--- START ---
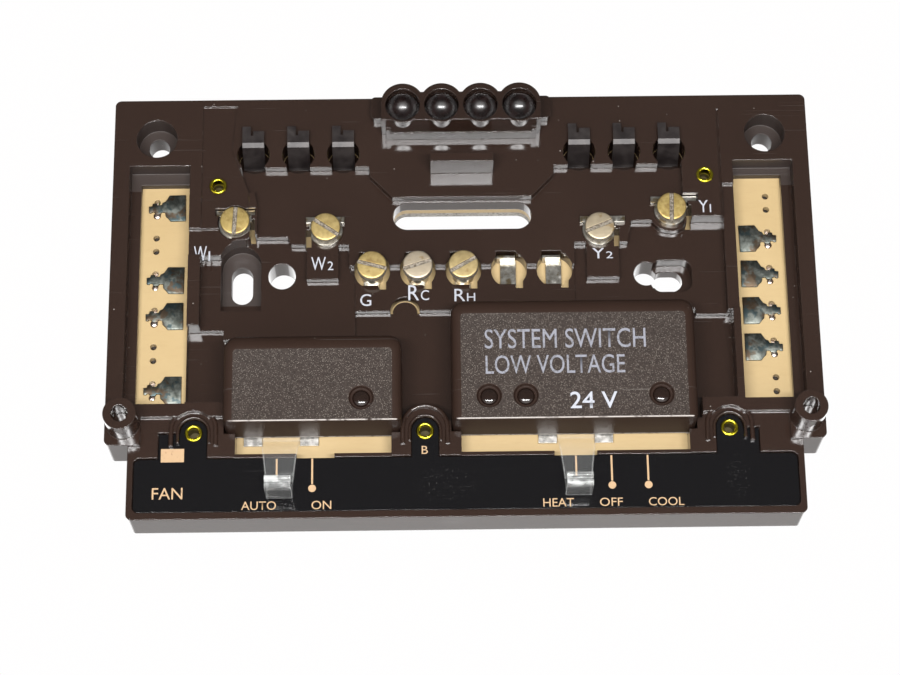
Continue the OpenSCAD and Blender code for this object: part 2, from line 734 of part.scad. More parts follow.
// Bent spring strip that rises through its opening and ends in two tips
module contact_finger(n) color([0.62, 0.62, 0.6]) upright() translate([finger_at(n), finger_z, 0]) {
    base = board_front;
    tip = body_t + 0.9;
    rotate([90, 0, 90]) translate([0, 0, -finger_w / 2]) linear_extrude(finger_w) polygon([
        [-1.2, base], [-0.4, base], [1.6, tip - 0.3], [2.3, tip],
        [3.6, tip], [3.6, tip + finger_t], [2, tip + finger_t], [1.1, tip],
        [-0.9, base + finger_t + 0.3], [-1.2, base + finger_t]]);
    slab(tip, tip + finger_t) {
        rect(-finger_w / 2, 3.5, -finger_w / 2 + 1.7, 5.6);
        rect(finger_w / 2 - 2.2, 3.5, finger_w / 2, 4.6);
    }
}

base_plate();
circuit_board();
label_panel();
wall_gasket();
lamp_housing();
fan_cover();
system_cover();
fan_lever();
system_lever();
fan_wiper();
system_wiper();
fan_detent_spring();
system_detent_spring();
brass_eyelets();
terminal_screws();
cover_rivets();
for (i = [0:3]) {
    side_contact(-1, left_contacts[i]);
    side_contact(1, right_contacts[i]);
    indicator_lamp(i);
}
for (n = [0:5]) contact_finger(n);
for (i = [0:8]) lug(i);
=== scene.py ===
import math

import bmesh
import bpy
from mathutils import Matrix, Vector


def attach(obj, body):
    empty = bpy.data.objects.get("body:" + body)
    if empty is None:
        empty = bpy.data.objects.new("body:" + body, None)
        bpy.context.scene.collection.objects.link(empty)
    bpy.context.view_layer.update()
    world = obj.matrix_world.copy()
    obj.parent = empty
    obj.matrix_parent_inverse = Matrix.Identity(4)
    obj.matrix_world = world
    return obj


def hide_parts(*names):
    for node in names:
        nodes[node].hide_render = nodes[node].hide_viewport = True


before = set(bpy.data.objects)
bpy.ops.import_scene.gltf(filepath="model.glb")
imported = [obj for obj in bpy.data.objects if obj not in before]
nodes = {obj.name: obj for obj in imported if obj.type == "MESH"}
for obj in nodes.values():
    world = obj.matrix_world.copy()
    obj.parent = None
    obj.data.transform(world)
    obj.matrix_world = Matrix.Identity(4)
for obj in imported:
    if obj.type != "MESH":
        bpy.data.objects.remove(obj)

scene = bpy.context.scene


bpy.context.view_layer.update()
print("frame loaded")


# the camera looks from below and in front, a little from the left
camera = {
    "lens": 101.5,       # mm, on a 36 mm wide sensor
    "climb": 20.19,      # degrees that the camera looks up
    "swing": 0.44,       # degrees that it looks to the right
    "roll": -0.78,       # degrees
    "distance": 0.509,   # m from the aim point
    "aim": (-0.0027, 0, -0.0041),
}


def makeCamera(c):
    climb, swing, roll = (math.radians(c[k]) for k in ("climb", "swing", "roll"))
    look = Vector((math.sin(swing) * math.cos(climb), math.cos(swing) * math.cos(climb), math.sin(climb)))
    side = look.cross(Vector((0, 0, 1))).normalized()
    up = side.cross(look)
    right = side * math.cos(roll) + up * math.sin(roll)
    top = up * math.cos(roll) - side * math.sin(roll)
    data = bpy.data.cameras.new("camera")
    data.lens = c["lens"]
    data.sensor_width = 36
    data.clip_start = 0.01
    obj = bpy.data.objects.new("camera", data)
    scene.collection.objects.link(obj)
    turn = Matrix((right, top, -look)).transposed().to_4x4()
    obj.matrix_world = Matrix.Translation(Vector(c["aim"]) - look * c["distance"]) @ turn
    scene.camera = obj
    return obj


cameraObject = makeCamera(camera)


class Value:
    # a shader socket that can stand in a sum
    def __init__(self, recipe, socket):
        self.recipe = recipe
        self.socket = socket

    def sum(self, operation, first, second):
        return self.recipe.add("ShaderNodeMath", {"operation": operation}, {0: first, 1: second})

    def __add__(self, other):
        return self.sum("ADD", self, other)

    def __radd__(self, other):
        return self.sum("ADD", other, self)

    def __sub__(self, other):
        return self.sum("SUBTRACT", self, other)

    def __rsub__(self, other):
        return self.sum("SUBTRACT", other, self)

    def __mul__(self, other):
        return self.sum("MULTIPLY", self, other)

    def __rmul__(self, other):
        return self.sum("MULTIPLY", other, self)

    def __truediv__(self, other):
        return self.sum("DIVIDE", self, other)

    def __rtruediv__(self, other):
        return self.sum("DIVIDE", other, self)

    def __pow__(self, other):
        return self.sum("POWER", self, other)

    def fade(self, low, high):
        # 0 at low, 1 at high, with a smooth change between them
        inputs = {"Value": self, "From Min": low, "From Max": high}
        return self.recipe.add("ShaderNodeMapRange", {"interpolation_type": "SMOOTHSTEP"}, inputs)


class Recipe:
    def __init__(self, name):
        self.material = bpy.data.materials.new(name)
        self.material.use_nodes = True
        self.tree = self.material.node_tree
        self.shader = self.tree.nodes["Principled BSDF"]
        self.place = self.add("ShaderNodeTexCoord", {}, {}, "Object")

    def connect(self, socket, value):
        if isinstance(value, Value):
            self.tree.links.new(value.socket, socket)
        elif socket.type == "RGBA" and len(value) == 3:
            socket.default_value = (*value, 1)
        else:
            socket.default_value = value

    def add(self, kind, settings, inputs, output=0):
        node = self.tree.nodes.new(kind)
        for key, value in settings.items():
            setattr(node, key, value)
        for key, value in inputs.items():
            self.connect(node.inputs[key], value)
        return Value(self, node.outputs[output])

    def moved(self, scale, turn=(0, 0, 0), shift=(0, 0, 0)):
        inputs = {"Vector": self.place, "Scale": scale, "Rotation": turn, "Location": shift}
        return self.add("ShaderNodeMapping", {}, inputs)

    def noise(self, scale, detail=2.0, roughness=0.5, at=None):
        inputs = {"Vector": at or self.place, "Scale": scale, "Detail": detail, "Roughness": roughness}
        return self.add("ShaderNodeTexNoise", {}, inputs, "Fac")

    def cells(self, scale, output="Distance"):
        return self.add("ShaderNodeTexVoronoi", {}, {"Vector": self.place, "Scale": scale}, output)

    def blend(self, factor, first, second):
        return self.add("ShaderNodeMix", {"data_type": "RGBA"}, {0: factor, 6: first, 7: second}, 2)

    def grey(self, colour):
        return self.add("ShaderNodeRGBToBW", {}, {0: colour})

    def along(self, axis):
        return self.add("ShaderNodeSeparateXYZ", {}, {0: self.place}, axis)

    def attribute(self, name):
        return self.add("ShaderNodeAttribute", {"attribute_name": name}, {}, "Fac")

    def bump(self, height, distance, strength=1.0, normal=None):
        inputs = {"Height": height, "Distance": distance, "Strength": strength}
        if normal:
            inputs["Normal"] = normal
        return self.add("ShaderNodeBump", {}, inputs)

    def rounded(self, radius):
        return self.add("ShaderNodeBevel", {"samples": 6}, {"Radius": radius})

    def leaning(self, edge):
        # 0 on flat faces, and more where the rounded edge turns away from the face
        flat = self.add("ShaderNodeNewGeometry", {}, {}, "Normal")
        settings = {"operation": "DOT_PRODUCT"}
        return 1 - self.add("ShaderNodeVectorMath", settings, {0: edge, 1: flat}, "Value")

    def specks(self, scale, size, share):
        # small round dots in a share of the cells
        inside = self.cells(scale).fade(size, size * 0.6)
        chosen = self.grey(self.cells(scale, "Color")).fade(1 - share, 1 - share + 0.02)
        return inside * chosen

    def scratches(self, turn, along, across, amount):
        # long thin marks in one direction on the front of the plate
        at = self.moved((along, 30, across), (0, math.radians(turn), 0))
        line = self.noise(1.0, 1.0, 0.5, at).fade(1 - amount, 1.04 - amount)
        patch = self.noise(70.0, 1.0, 0.5, self.moved((1, 1, 1), shift=(turn, along, 0))).fade(0.5, 0.62)
        return line * patch

    def finish(self, **values):
        for name, value in values.items():
            key = "".join(" " + c if c.isupper() else c for c in name).title()
            self.connect(self.shader.inputs[key.replace("Ior", "IOR")], value)
        return self.material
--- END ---
What is being asked: Please print exactly what appears from the first line of the data through the line with "from mathutils import Matrix, Vector", including both of those lines and nothing past them.

The reply:
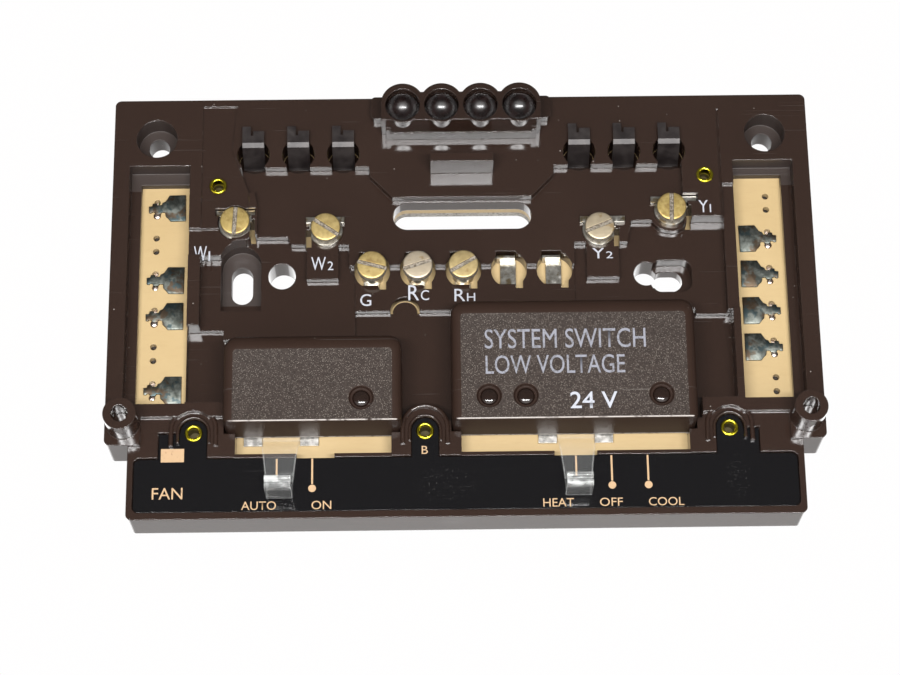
Continue the OpenSCAD and Blender code for this object: part 2, from line 734 of part.scad. More parts follow.
// Bent spring strip that rises through its opening and ends in two tips
module contact_finger(n) color([0.62, 0.62, 0.6]) upright() translate([finger_at(n), finger_z, 0]) {
    base = board_front;
    tip = body_t + 0.9;
    rotate([90, 0, 90]) translate([0, 0, -finger_w / 2]) linear_extrude(finger_w) polygon([
        [-1.2, base], [-0.4, base], [1.6, tip - 0.3], [2.3, tip],
        [3.6, tip], [3.6, tip + finger_t], [2, tip + finger_t], [1.1, tip],
        [-0.9, base + finger_t + 0.3], [-1.2, base + finger_t]]);
    slab(tip, tip + finger_t) {
        rect(-finger_w / 2, 3.5, -finger_w / 2 + 1.7, 5.6);
        rect(finger_w / 2 - 2.2, 3.5, finger_w / 2, 4.6);
    }
}

base_plate();
circuit_board();
label_panel();
wall_gasket();
lamp_housing();
fan_cover();
system_cover();
fan_lever();
system_lever();
fan_wiper();
system_wiper();
fan_detent_spring();
system_detent_spring();
brass_eyelets();
terminal_screws();
cover_rivets();
for (i = [0:3]) {
    side_contact(-1, left_contacts[i]);
    side_contact(1, right_contacts[i]);
    indicator_lamp(i);
}
for (n = [0:5]) contact_finger(n);
for (i = [0:8]) lug(i);
=== scene.py ===
import math

import bmesh
import bpy
from mathutils import Matrix, Vector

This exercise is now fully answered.